Dengan angka total penyewaan pada menara telekomunikasi sebanyak 31.581, maka rasio kolokasi perseroan menjadi 1,96. Penyelesaian transaksi pembeliaan menara Inti Bangun membuat total portofolio Tower Bersama bertambah menjadi 19.215 menara telekomunikasi.
Sebelumnya lembaga pemeringkat Fitch Ratings memprediksi, rasio dana operasi (funds from operation/FFO) terhadap utang bersih Tower Bersama akan tetap sekitar 5,0 kali hingga 2021. Posisi tersebut di bawah ambang sensitivitas negatif 5,5 kali.
Baca Juga: Tower Bersama Selesaikan Penerbitan Obligasi Rp2,9 Triliun
“Kami memperkirakan akuisisi menara ini akan menambah pendapatan Tower Bersama sekitar US$ 41 juta dan EBITDA sekitar US$ 34 juta per tahun,” tulis Fitch dalam risetnya.
Fitch menilai, profil bisnis Tower Bersama cukup tangguh lantaran didukung visibilitas arus kas yang kuat pada kontrak jangka panjang. Kontrak ini tidak dapat dibatalkan dengan klausul eskalasi.
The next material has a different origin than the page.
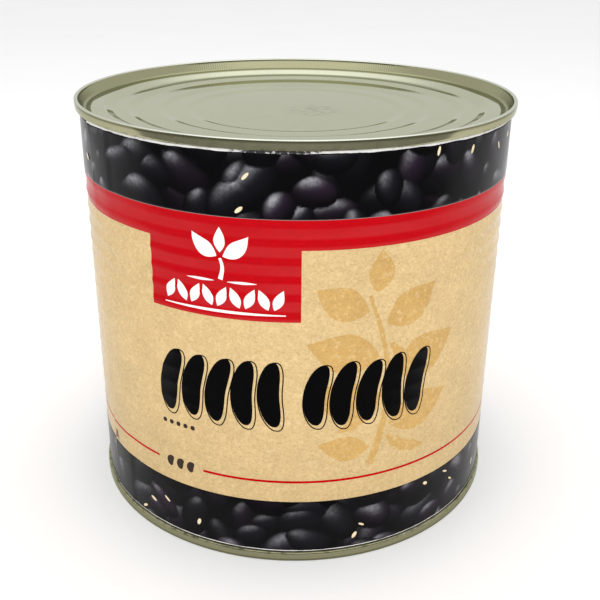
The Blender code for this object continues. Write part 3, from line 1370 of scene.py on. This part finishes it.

Profil bisnis perseroan juga terus membaik, akibat penambahan tower secara organik dan tingkat penyewaan.
Hal ini didorong oleh belanja modal besar para operator telekomunikasi demi memperkuat jaringan 4G. Bisnis industri menara, lanjut Fitch, memiliki risiko teknologi yang rendah. Profitabilitas yang stabil dan perolehan kas yang kuat membuat perusahaan di sektor menara dibolehkan memiliki batas rasio utang yang lebih tinggi dibanding perusahaan sektor lain.
Selain itu, TBIG juga mengumumkan telah menyelesaikan penerbitan Obligasi Berkelanjutan IV Tower Bersama Infrastructure Tahap IV Tahun 2021 (Obligasi TBIG IV Tahap IV). Total penerbitan Obligasi TBIG IV Tahap IV sebesar Rp970 miliar pada tingkat bunga tetap 5,50% untuk tenor 370 hari. Bunga untuk obligasi ini akan dibayarkan setiap kuartal. Obligasi TBIG IV Tahap IV adalah setara kewajiban senior tanpa jaminan khusus dari TBIG.
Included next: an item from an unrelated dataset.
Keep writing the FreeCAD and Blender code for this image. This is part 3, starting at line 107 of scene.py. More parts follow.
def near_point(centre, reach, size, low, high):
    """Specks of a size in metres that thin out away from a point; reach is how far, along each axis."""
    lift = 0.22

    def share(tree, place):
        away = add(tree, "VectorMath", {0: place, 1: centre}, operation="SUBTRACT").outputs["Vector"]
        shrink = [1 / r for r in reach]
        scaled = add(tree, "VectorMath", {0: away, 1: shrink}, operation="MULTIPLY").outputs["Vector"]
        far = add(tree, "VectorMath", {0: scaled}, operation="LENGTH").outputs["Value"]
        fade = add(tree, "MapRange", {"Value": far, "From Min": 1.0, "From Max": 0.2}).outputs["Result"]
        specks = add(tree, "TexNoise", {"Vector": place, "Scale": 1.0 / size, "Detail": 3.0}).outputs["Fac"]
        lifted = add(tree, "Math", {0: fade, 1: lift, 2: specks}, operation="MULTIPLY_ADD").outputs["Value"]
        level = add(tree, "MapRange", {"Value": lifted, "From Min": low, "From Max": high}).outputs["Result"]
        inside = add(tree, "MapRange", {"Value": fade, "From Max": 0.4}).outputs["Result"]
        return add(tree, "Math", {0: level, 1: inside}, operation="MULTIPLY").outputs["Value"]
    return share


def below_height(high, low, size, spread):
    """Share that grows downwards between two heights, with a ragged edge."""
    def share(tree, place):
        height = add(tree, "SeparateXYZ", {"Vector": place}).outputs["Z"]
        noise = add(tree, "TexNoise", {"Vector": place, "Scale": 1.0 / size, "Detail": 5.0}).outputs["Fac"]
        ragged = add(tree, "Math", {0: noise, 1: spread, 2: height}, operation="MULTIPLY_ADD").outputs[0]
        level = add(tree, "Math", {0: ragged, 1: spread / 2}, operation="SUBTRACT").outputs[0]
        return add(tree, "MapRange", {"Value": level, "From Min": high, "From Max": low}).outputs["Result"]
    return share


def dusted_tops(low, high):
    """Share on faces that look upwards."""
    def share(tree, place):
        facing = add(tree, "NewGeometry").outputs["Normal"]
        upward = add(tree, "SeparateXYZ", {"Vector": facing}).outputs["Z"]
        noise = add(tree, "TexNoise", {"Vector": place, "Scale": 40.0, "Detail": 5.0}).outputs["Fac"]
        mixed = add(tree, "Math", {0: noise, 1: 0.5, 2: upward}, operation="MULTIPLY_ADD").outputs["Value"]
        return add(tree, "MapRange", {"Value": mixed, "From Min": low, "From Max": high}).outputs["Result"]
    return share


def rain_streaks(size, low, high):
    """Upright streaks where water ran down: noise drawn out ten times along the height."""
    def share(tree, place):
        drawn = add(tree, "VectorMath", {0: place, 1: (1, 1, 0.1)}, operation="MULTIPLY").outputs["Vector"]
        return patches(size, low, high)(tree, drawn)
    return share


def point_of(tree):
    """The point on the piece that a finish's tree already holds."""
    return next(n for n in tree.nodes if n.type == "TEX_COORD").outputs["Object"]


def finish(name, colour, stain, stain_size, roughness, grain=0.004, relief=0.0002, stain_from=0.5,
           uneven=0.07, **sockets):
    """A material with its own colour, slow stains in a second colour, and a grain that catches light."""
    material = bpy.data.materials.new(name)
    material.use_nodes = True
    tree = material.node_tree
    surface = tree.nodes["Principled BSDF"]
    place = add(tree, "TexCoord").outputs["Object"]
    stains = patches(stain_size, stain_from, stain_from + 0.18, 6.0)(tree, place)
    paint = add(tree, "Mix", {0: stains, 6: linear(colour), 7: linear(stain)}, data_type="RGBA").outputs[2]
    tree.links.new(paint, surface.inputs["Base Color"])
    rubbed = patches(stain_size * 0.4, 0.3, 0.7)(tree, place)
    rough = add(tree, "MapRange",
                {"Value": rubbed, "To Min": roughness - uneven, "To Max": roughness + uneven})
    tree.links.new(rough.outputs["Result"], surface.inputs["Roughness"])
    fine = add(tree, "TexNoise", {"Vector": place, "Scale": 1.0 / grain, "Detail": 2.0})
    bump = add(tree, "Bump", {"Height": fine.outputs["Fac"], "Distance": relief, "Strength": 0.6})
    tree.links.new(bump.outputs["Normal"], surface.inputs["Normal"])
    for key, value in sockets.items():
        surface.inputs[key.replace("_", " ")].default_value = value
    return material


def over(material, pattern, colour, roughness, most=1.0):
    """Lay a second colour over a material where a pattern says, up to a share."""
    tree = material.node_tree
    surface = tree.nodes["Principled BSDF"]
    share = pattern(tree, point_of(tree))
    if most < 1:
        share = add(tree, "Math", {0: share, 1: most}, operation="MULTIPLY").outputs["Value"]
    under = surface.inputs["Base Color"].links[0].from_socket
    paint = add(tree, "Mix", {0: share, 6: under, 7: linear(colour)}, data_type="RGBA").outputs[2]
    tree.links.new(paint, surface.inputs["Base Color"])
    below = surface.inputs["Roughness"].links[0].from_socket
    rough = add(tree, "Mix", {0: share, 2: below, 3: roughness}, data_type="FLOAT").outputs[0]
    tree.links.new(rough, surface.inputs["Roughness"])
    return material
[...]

Penggunaan dana dari penawaran ini, setelah dikurangi biaya penerbitan, akan digunakan untuk pembayaran sebagian kewajiban finansial dari entitas anak perseroan, khususnya fasilitas pinjaman revolving USD375 juta dari Credit Facilities yang ada. Obligasi TBIG IV Tahap IV akan dicatatkan di Bursa Efek Indonesia pada tanggal 12 April 2021.
Per 30 September 2020, total pinjaman (debt) perseroan, jika pinjaman dalam mata uang US Dollar yang telah dilindung nilai diukur dengan menggunakan kurs lindung nilainya, adalah sebesar Rp22.407 miliar dan total pinjaman senior (gross senior debt) sebesar Rp10.200 miliar.
Dengan saldo kas yang mencapai Rp574 miliar, maka total pinjaman bersih (net debt) menjadi Rp21.833 miliar dan total pinjaman senior bersih (net senior debt) perseroan menjadi Rp9.625 miliar. Menggunakan EBITDA triwulan ketiga 2020 yang disetahunkan, maka rasio pinjaman senior bersih terhadap EBITDA adalah 2,04x dan total pinjaman bersih terhadap EBITDA adalah 4,63x, di bawah ketentuan surat utang kami yang mensyaratkan rasio total pinjaman (diukur dengan menggunakan kurs lindung nilai) terhadap EBITDA kuartal terakhir yang disetahunkan untuk tidak lebih dari 6.25x.